[Begin Data supplied]

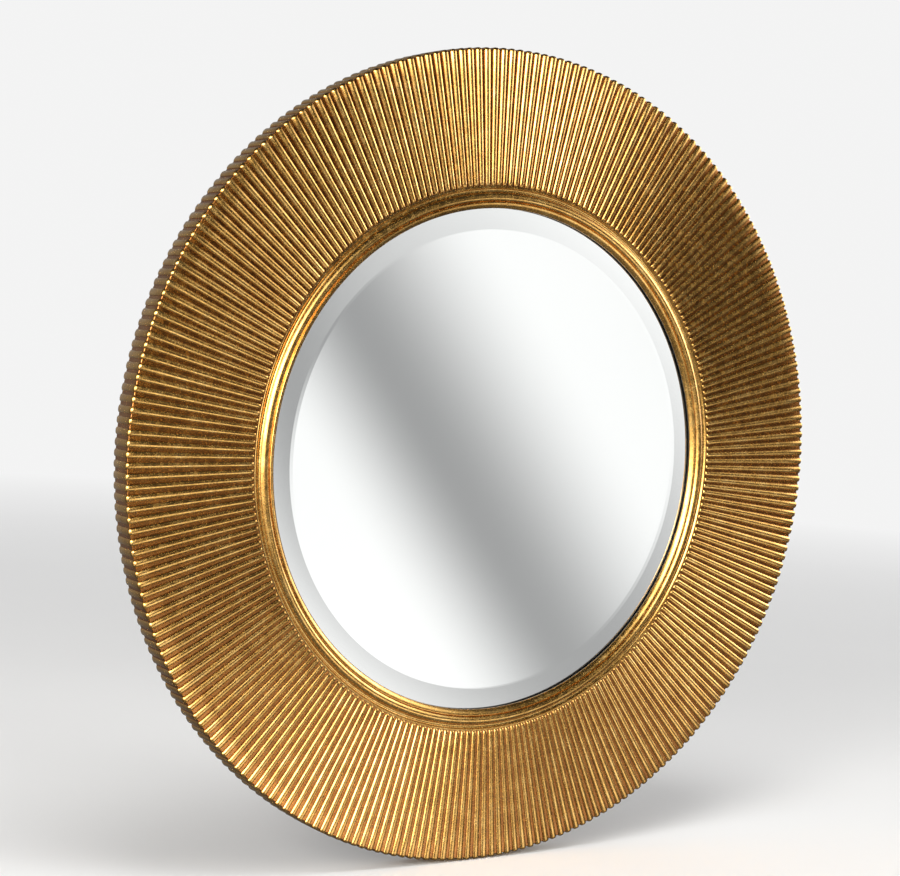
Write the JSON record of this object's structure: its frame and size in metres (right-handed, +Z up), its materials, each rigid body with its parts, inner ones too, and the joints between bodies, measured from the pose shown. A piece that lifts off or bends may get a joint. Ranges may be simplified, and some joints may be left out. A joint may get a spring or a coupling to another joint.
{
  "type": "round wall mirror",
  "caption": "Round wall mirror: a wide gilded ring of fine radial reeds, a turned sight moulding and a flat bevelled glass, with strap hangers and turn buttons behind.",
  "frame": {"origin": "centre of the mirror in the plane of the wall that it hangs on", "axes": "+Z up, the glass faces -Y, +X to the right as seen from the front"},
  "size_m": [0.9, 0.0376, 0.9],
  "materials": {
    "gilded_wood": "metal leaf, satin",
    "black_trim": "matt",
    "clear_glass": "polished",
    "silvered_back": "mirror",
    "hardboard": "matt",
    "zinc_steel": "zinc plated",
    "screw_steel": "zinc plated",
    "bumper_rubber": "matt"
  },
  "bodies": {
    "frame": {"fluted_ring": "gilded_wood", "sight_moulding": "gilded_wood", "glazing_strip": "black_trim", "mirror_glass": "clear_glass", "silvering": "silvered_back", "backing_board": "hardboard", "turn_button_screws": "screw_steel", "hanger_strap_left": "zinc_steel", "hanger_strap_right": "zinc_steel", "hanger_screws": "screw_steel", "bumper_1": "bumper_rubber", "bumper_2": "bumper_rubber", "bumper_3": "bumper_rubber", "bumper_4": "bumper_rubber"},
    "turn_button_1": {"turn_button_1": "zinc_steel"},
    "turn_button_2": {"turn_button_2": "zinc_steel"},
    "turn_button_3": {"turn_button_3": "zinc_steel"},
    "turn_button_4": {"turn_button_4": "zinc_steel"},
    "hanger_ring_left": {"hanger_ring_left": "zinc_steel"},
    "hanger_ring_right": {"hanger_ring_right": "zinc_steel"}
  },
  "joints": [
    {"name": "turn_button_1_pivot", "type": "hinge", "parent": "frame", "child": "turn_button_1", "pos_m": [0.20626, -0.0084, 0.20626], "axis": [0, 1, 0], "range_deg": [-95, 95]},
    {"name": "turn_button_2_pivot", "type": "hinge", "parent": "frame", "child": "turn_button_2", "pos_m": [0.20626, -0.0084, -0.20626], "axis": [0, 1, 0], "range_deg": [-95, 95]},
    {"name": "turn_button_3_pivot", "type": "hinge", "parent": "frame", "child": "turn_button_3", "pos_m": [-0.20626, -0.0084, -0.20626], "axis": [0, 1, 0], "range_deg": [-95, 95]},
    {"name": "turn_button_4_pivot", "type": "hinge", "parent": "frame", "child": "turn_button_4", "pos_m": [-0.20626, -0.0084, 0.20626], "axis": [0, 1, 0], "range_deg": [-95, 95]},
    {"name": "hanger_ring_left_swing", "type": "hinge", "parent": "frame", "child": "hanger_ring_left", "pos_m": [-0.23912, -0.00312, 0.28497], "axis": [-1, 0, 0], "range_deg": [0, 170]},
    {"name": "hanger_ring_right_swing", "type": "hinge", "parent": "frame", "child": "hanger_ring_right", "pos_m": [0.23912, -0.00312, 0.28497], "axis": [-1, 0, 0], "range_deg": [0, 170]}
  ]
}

[End Data supplied]
[Begin Data supplied]

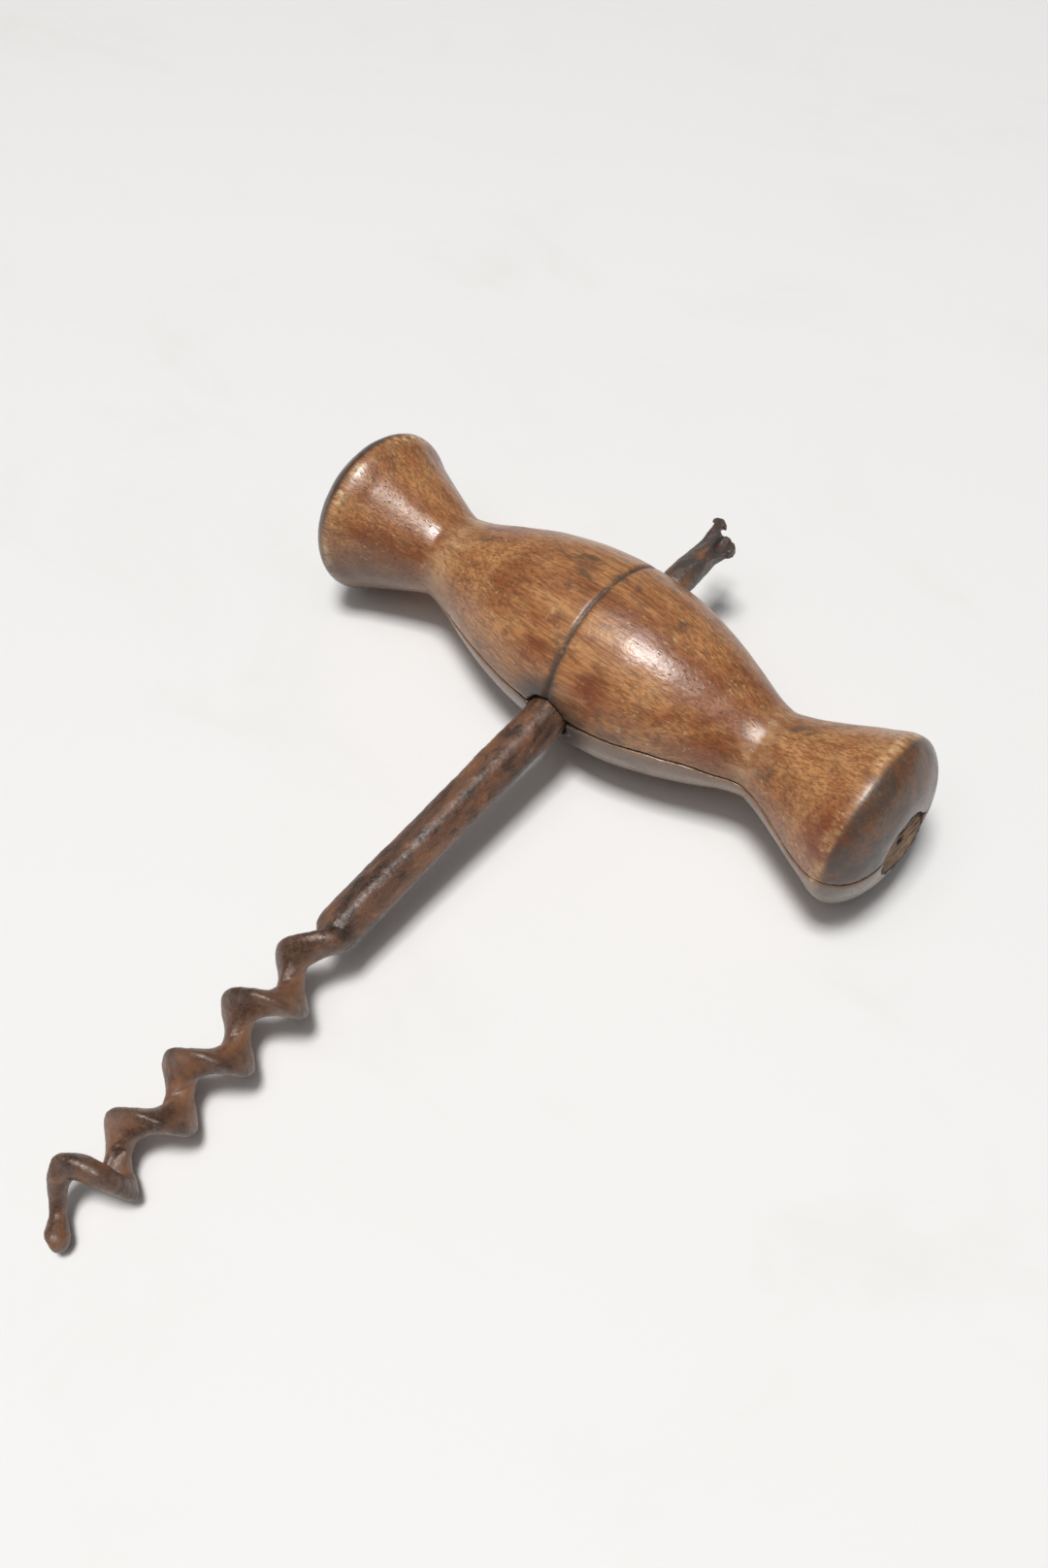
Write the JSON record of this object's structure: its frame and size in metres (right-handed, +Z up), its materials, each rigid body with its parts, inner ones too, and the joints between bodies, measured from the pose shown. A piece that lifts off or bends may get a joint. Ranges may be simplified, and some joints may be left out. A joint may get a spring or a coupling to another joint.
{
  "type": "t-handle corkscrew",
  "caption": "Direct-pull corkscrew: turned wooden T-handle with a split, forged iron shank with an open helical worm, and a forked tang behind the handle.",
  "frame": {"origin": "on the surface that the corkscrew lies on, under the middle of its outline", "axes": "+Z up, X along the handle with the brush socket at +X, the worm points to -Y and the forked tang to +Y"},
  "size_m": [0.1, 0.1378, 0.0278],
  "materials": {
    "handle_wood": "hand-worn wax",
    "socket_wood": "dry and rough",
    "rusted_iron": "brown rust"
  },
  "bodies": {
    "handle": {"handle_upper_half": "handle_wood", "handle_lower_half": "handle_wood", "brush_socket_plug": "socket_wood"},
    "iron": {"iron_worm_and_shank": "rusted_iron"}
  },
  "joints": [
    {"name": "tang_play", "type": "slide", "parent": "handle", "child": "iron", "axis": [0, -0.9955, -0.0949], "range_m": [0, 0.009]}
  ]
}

[End Data supplied]
[Begin Data supplied]

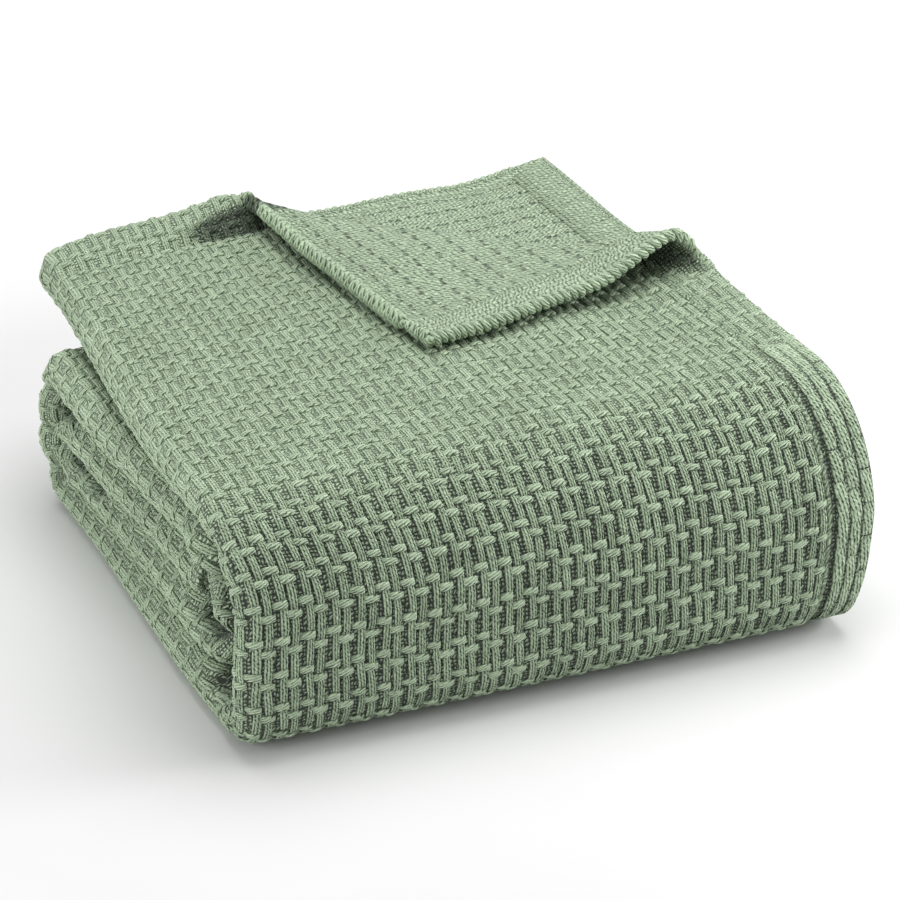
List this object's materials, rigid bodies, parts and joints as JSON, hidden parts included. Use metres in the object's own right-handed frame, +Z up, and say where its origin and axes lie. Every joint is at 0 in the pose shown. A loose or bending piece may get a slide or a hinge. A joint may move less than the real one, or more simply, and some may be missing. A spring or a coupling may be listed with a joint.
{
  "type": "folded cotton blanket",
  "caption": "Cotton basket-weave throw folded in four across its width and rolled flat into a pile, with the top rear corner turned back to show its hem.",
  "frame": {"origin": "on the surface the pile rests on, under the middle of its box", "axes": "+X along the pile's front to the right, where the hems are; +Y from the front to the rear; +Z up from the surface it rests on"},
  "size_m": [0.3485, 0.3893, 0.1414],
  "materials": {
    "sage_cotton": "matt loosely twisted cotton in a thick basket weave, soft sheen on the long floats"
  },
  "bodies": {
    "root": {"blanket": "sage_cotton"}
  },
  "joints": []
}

[End Data supplied]

* **To do**
Return all lines with the word "where" in them.

* **Expected answer**
List this object's materials, rigid bodies, parts and joints as JSON, hidden parts included. Use metres in the object's own right-handed frame, +Z up, and say where its origin and axes lie. Every joint is at 0 in the pose shown. A loose or bending piece may get a slide or a hinge. A joint may move less than the real one, or more simply, and some may be missing. A spring or a coupling may be listed with a joint.
  "frame": {"origin": "on the surface the pile rests on, under the middle of its box", "axes": "+X along the pile's front to the right, where the hems are; +Y from the front to the rear; +Z up from the surface it rests on"},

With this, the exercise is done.